The Logs query builder is predominantly designed for use with Grafana’s Explore view, where users can list log events and perform drill-downs. Assuming you’re using OTel, querying log data now shouldn’t require anything more than selecting
Logs for your
Query Type, adjusting the time period and clicking
As you can see we also now get a histogram showing the log levels over time. Thanks to now having the required information about the level and time field in the schema, we can automatically issue the required GROUP BY query to power this visualization.
Users can optionally apply filters to these results, modify the sort order or limit the number of results. All without writing SQL. For those looking to delve deeper, the SQL query is presented for editing via the classic editor.

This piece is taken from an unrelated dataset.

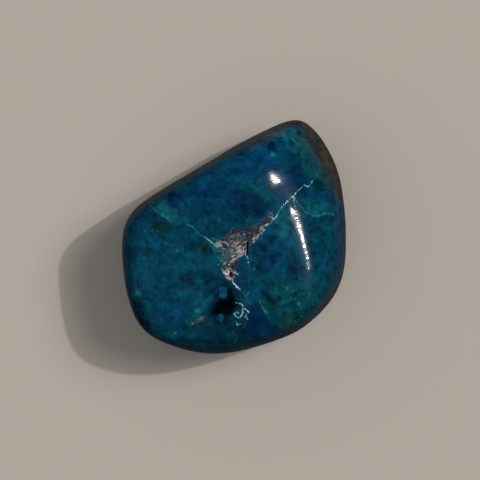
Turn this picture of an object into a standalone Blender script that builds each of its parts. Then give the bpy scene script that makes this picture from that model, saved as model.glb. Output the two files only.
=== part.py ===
# A tumbled chrysocolla: one polished, rounded stone with a rough hollow worn open in its top.
# The tables hold millimetres and degrees. The model is in metres, +Z up, and it stands with
# the middle of its footprint on the origin.

import math

import bmesh
import bpy
import numpy as np
from mathutils import Vector, noise

MM = 0.001

# Worn faces: the azimuth and elevation that each one looks along, in degrees, and its
# distance in millimetres from the heart of the stone. The stone is what they enclose.
WORN_FACES = {
    "upper left side": (120, 6, 8.7),
    "top corner": (64, 10, 16.0),
    "top right side": (32, 10, 15.25),
    "right side": (0, 8, 12.75),
    "lower right side": (-37, 6, 13.25),
    "bottom right side": (-69, 5, 12.9),
    "bottom side": (-102, 4, 13.9),
    "lower left corner": (-133, 4, 15.95),
    "left side": (-170, 4, 13.2),
    "upper left corner": (158, 8, 12.55),
    "crown": (195, 84, 7.4),
    "shoulder": (30, 80, 8.5),
    "ridge slope": (14, 44, 11.2),
    "upper right slope": (50, 50, 11.3),
    "lower slope": (-80, 50, 13.2),
    "left slope": (185, 50, 13.6),
    "upper left slope": (119, 46, 10.9),
    "belly": (0, -90, 7.0),
    "belly right": (24, -56, 9.2),
    "belly left": (165, -55, 8.5),
    "belly front": (-95, -57, 8.9),
    "belly back": (112, -50, 8.3),
}
EDGE_SHARPNESS = 12.0  # 2 melts the faces into one ball, 40 leaves crisp edges

# The heart's place over the middle of the footprint. Its height sets where the belly is
# worn flat, which is what the stone rests on.
HEART = (-0.04, 0.04, 6.6)

# Broad waves that tumbling leaves in the faces: wavelength and height in millimetres.
WAVES = ((7.0, 0.16), (2.6, 0.035))

# The rough hollow as seen from above: one pit made of broad strokes between two points
# measured from the heart. Each is x, y of its start, x, y of its end, and its half width.
HOLLOW_STROKES = (
    (-1.10, -1.00, 0.80, -1.20, 1.00),
    (-0.30, -0.60, 1.60, 0.00, 0.85),
    (0.05, 0.20, 2.40, 0.35, 0.80),
    (2.40, 0.65, 4.05, 2.30, 0.42),
    (-0.20, -2.10, -0.60, -3.10, 0.95),
    (-0.60, -3.20, -0.45, -4.30, 0.68),
)
HOLLOW_BLEND = 0.14  # how softly the strokes run together
HOLLOW_DEPTH = 0.80
HOLLOW_WALL = 0.75  # how far in from its rim the hollow reaches its depth
HOLLOW_LUMPS = (0.80, 0.45)  # size and height of the lumps on its floor
HOLLOW_RIM = (0.60, 0.16)  # size and reach of the notches in its rim

# Fineness of the faceted solid.
BALL_LEVEL = 5  # icosphere subdivisions
HOLLOW_REFINEMENTS = 2
REFINED_MARGIN = 0.7  # millimetres round the hollow

STONE_COLOUR = (0.012, 0.115, 0.155, 1.0)
STONE_ROUGHNESS = 0.16


def face_vectors():
    """Each worn face's outward direction divided by its distance from the heart."""
    rows = []
    for azimuth, elevation, distance in WORN_FACES.values():
        a, e = math.radians(azimuth), math.radians(elevation)
        out = np.array((math.cos(a) * math.cos(e), math.sin(a) * math.cos(e), math.sin(e)))
        rows.append(out / distance)
    return np.array(rows)


def worn_form(directions):
    """Points and outward normals where rays from the heart leave the worn faces."""
    vectors = face_vectors()
    reach = np.maximum(directions @ vectors.T, 0.0)
    total = (reach**EDGE_SHARPNESS).sum(axis=1) ** (1.0 / EDGE_SHARPNESS)
    normals = reach ** (EDGE_SHARPNESS - 1.0) @ vectors
    normals /= np.linalg.norm(normals, axis=1, keepdims=True)
    return directions / total[:, None], normals


def lumps(points, size, high):
    """Smooth random relief of the given size and height at each point."""
    return np.array([high * noise.noise(Vector(p) / size) for p in points])


def beyond_stroke(points, stroke):
    """How far each point lies outside one stroke of the hollow, seen from above."""
    x0, y0, x1, y1, half_width = stroke
    run = np.array((x1 - x0, y1 - y0))
    away = points[:, :2] - np.array((x0, y0))
    along = np.clip(away @ run / (run @ run), 0.0, 1.0)
    return np.linalg.norm(away - along[:, None] * run, axis=1) - half_width


def beyond_hollow(points):
    """How far each point lies outside the hollow's rim; negative inside it."""
    total = sum(np.exp(-beyond_stroke(points, s) / HOLLOW_BLEND) for s in HOLLOW_STROKES)
    on_top = points[:, 2] > 0.0
    return np.where(on_top, -HOLLOW_BLEND * np.log(total), np.inf)


def hollow_depth(points):
    """The depth of the hollow below the polish, with the lumps of its floor."""
    to_rim = -(beyond_hollow(points) + lumps(points, *HOLLOW_RIM))
    inside = np.clip(to_rim / HOLLOW_WALL, 0.0, 1.0)
    steep = inside * inside * (3.0 - 2.0 * inside)
    return steep * (HOLLOW_DEPTH + lumps(points, *HOLLOW_LUMPS))


def stone_points(directions):
    """The stone's surface along each direction, in millimetres from the heart."""
    points, normals = worn_form(directions)
    lift = sum(lumps(points, *wave) for wave in WAVES) - hollow_depth(points)
    points = points + normals * lift[:, None]
    points[:, 2] = np.maximum(points[:, 2], -HEART[2])  # the belly worn flat
    return points


def directions_of(bm):
    return np.array([v.co.normalized() for v in bm.verts])


def refine_at_hollow(bm):
    """Splits the ball's faces over the hollow, so that its rim and floor show."""
    for _ in range(HOLLOW_REFINEMENTS):
        margin = beyond_hollow(worn_form(directions_of(bm))[0])
        near = [v for v, away in zip(bm.verts, margin) if away < REFINED_MARGIN]
        edges = {edge for v in near for edge in v.link_edges}
        bmesh.ops.subdivide_edges(bm, edges=list(edges), cuts=1, use_grid_fill=True)
        bmesh.ops.triangulate(bm, faces=bm.faces[:])
        for v in bm.verts:
            v.co.normalize()


def stone_mesh():
    bm = bmesh.new()
    bmesh.ops.create_icosphere(bm, subdivisions=BALL_LEVEL, radius=1.0)
    refine_at_hollow(bm)
    for v, point in zip(bm.verts, stone_points(directions_of(bm))):
        v.co = (Vector(point) + Vector(HEART)) * MM
    mesh = bpy.data.meshes.new("tumbled_stone")
    bm.to_mesh(mesh)
    bm.free()
    mesh.shade_smooth()
    return mesh


def polished_chrysocolla():
    material = bpy.data.materials.new("polished_chrysocolla")
    material.use_nodes = True
    shader = material.node_tree.nodes["Principled BSDF"]
    shader.inputs["Base Color"].default_value = STONE_COLOUR
    shader.inputs["Roughness"].default_value = STONE_ROUGHNESS
    shader.inputs["Metallic"].default_value = 0.0
    return material


def clear_scene():
    for old in list(bpy.data.objects):
        bpy.data.objects.remove(old)


def main():
    clear_scene()
    collection = bpy.data.collections.new("chrysocolla_specimen")
    bpy.context.scene.collection.children.link(collection)
    stone = bpy.data.objects.new("tumbled_stone", stone_mesh())
    stone.data.materials.append(polished_chrysocolla())
    collection.objects.link(stone)


main()
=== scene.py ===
import math

import bmesh
import bpy
import numpy as np
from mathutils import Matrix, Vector, noise


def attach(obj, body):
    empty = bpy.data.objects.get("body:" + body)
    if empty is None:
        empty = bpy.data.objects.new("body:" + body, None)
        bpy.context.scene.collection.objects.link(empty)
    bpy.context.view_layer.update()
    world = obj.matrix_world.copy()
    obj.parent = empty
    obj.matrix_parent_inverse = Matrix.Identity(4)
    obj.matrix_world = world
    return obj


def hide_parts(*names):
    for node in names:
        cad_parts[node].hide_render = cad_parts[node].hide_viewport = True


# A tumbled chrysocolla, finished: fine form, rough hollow, cracks, mineral colours and polish.
# Lengths in the tables are millimetres from the heart of the stone, x right and y up as seen
# from above. The scene itself is in metres. Colours are screen values from 0 to 255, but for
# those of the lights and the room, which are shares of 1.

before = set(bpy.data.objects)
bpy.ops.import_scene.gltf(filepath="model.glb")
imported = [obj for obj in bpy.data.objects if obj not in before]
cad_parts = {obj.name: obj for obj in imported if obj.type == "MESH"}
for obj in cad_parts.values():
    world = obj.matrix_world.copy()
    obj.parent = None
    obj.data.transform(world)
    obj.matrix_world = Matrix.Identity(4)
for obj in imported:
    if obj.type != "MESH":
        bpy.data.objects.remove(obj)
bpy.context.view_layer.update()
toMetres = 0.001


def addObject(name, data):
    thing = bpy.data.objects.new(name, data)
    bpy.context.scene.collection.objects.link(thing)
    return thing


def newMaterial(name):
    material = bpy.data.materials.new(name)
    material.use_nodes = True
    tree = material.node_tree
    return material, tree, tree.nodes["Principled BSDF"].inputs


# The stone's form. The worn faces, the heart and the hollow are those of the solid.
stoneForm = {
    # azimuth, elevation (degrees) and distance from the heart
    "wornFaces": {
        "upper left side": (120, 6, 8.7),
        "top corner": (64, 10, 16.0),
        "top right side": (32, 10, 15.25),
        "right side": (0, 8, 12.75),
        "lower right side": (-37, 6, 13.25),
        "bottom right side": (-69, 5, 12.9),
        "bottom side": (-102, 4, 13.9),
        "lower left corner": (-133, 4, 15.95),
        "left side": (-170, 4, 13.2),
        "upper left corner": (158, 8, 12.55),
        "crown": (195, 84, 7.4),
        "shoulder": (30, 80, 8.5),
        "ridge slope": (14, 44, 11.2),
        "upper right slope": (50, 50, 11.3),
        "lower slope": (-80, 50, 13.2),
        "left slope": (185, 50, 13.6),
        "upper left slope": (119, 46, 10.9),
        "belly": (0, -90, 7.0),
        "belly right": (24, -56, 9.2),
        "belly left": (165, -55, 8.5),
        "belly front": (-95, -57, 8.9),
        "belly back": (112, -50, 8.3),
    },
    "edgeSharpness": 12.0,
    "heart": (-0.04, 0.04, 6.6),
    "waves": ((7.0, 0.16), (2.6, 0.035), (1.1, 0.005)),  # size and height
    # places worn to lean a little: x, y, half length, half width, turn, and the azimuth and
    # elevation in degrees that the place looks along
    "leans": (
        (4.5, 6.55, 1.7, 1.55, -42, 22.5, 71.0),
        (6.55, 2.8, 0.9, 0.5, -60, 14.0, 70.0),
        (7.25, 1.48, 0.82, 0.5, -70, 22.5, 71.0),
    ),
    "leastLean": 0.01,  # a lean isn't worked out where its share is below this
    # the faint crest that holds the long highlight: x, y of its points, height and half width
    "crest": {
        "points": (
            (6.95, 2.3, 0.0), (7.26, 1.45, 0.0), (7.66, -0.17, 0.0), (8.02, -1.39, 0.0),
            (8.46, -2.95, 0.0), (8.64, -3.7, 0.0),
        ),
        "height": 0.035,
        "halfWidth": 0.8,
    },
    "dents": ((8.75, -4.6, 0.6, 0.012),),  # shallow: x, y, radius, depth
    "dentSteepness": 2.0,
    "farAway": 9.0,  # half widths away at which a lean, the crest or a dent is gone
    "ballLevel": 7,  # icosphere subdivisions
    "fineSteps": 2,  # times that the faces at the hollow and the marks are split
    "fineMargin": 0.18,  # how far round the cracks and the threads
    "fineMarginAtHollow": 0.45,
    "fineMarginAtSpecks": 0.12,
}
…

Similar to trace, logs aren’t consumed in isolation when debugging issues, with users interested in the trace associated with the request that generated a log line. This is now supported with any traces extracted from logs and exposed as a clickable link. This causes the same split view demonstrated earlier when searching for traces and clicking on a traceid.

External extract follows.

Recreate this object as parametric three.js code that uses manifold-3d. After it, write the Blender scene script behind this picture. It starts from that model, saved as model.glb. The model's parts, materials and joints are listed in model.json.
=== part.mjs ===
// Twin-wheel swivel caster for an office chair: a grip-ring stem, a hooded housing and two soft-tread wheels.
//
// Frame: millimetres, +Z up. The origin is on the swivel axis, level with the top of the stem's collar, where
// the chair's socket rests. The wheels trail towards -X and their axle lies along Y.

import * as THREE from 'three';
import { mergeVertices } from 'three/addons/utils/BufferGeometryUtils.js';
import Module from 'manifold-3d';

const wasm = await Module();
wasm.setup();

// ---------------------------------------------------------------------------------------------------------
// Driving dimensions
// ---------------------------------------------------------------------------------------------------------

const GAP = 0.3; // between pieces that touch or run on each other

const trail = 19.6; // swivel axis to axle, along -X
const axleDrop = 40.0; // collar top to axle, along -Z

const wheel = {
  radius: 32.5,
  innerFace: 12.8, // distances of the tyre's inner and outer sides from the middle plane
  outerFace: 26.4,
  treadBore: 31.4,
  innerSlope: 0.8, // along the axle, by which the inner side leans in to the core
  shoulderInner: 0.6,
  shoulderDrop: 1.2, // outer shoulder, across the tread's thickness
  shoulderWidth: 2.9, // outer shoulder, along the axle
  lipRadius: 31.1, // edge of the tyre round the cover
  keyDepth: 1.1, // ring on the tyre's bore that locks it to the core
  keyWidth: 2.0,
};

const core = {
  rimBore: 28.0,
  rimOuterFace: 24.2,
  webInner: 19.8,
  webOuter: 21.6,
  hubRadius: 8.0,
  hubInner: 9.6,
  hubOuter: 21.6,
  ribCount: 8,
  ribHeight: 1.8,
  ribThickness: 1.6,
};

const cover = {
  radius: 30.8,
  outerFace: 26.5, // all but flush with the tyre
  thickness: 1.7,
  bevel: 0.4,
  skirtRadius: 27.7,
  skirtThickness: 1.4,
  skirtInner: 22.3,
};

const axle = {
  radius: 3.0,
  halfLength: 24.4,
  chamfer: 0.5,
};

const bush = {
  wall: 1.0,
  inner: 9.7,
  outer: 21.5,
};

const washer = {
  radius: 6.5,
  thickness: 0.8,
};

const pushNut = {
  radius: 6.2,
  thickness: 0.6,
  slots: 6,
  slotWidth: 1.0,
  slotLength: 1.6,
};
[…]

Alternatively, users can filter to only the other log lines related to a specific trace via the "View trace logs" button.
Other data types
While the above significantly simplifies the querying of logs and traces, users still need the ability to query time series data and build dashboards! As mentioned, this is supported through either selecting TimeSeries or Table for the
Query Type causing an appropriate builder to be presented.
The TimeSeries builder provides a simple builder designed to aggregate data over time. Users can either select a “Simple” mode, which performs a straightforward retrieval of rows in time order for rendering, or perform an aggregation over time that allows computing metrics using any of ClickHouse’s analytical functions. In both cases a time field must be specified, which defaults to the first detected time field. A series column can be specified in either mode which results in a multi-line being rendered automatically. Below we show the UK house price average between 2020 and 2023 in North London.
The Table builder can be considered the first “escape hatch” if you’re not querying time series, logs or traces. Typically this means you’re looking to plot bar charts, tables or single metrics. Below we use the house price data again to show the 10 top postcodes in the UK as a bar gauge.
And remember, you always have classic SQL if none of the above works..or maybe, like us, you just love SQL! Finally, all of these new features can be assembled as panels in Grafana dashboards.
An Observability user will have noticed the above omits an important component of the use case: Metrics. As discussed in our blog post, Metrics is the least mature of the 3 pillars for SQL-based Observability. Principally this is because ClickHouse lacks a Prometheus ingestion interface and means of querying in PromQL with functions such as rate ... .for now :) Any builder for this pillar felt like it would offer an inferior solution to addressing the problem properly. Stay tuned for updates!
We see a number of other opportunities to enhance the plugin over the coming months. The live tailing of logs is a feature we are aware many users need to diagnose issues in real- time. Additionally, we're excited about the potential integration of AI services into the plugin. Building on the success we've seen with AI-powered SQL query assistance in our Cloud console, we are now exploring the possibility of incorporating the same capability into the plugin with the aim of allowing users to query their logs and traces with natural language.
We should emphasize that the current plugin is in Beta. This is principally to garner feedback given how significant the change is. As our users, and community, your voice matters and we’d like to hear if these changes make sense and what else you’d like to see.
In this post we’ve explored how the new ClickHouse Grafana plugin places Observability front and center of its new design philosophy and how this greatly simplifies the querying of logs and traces, while retaining the flexibility to query other data types such as time series.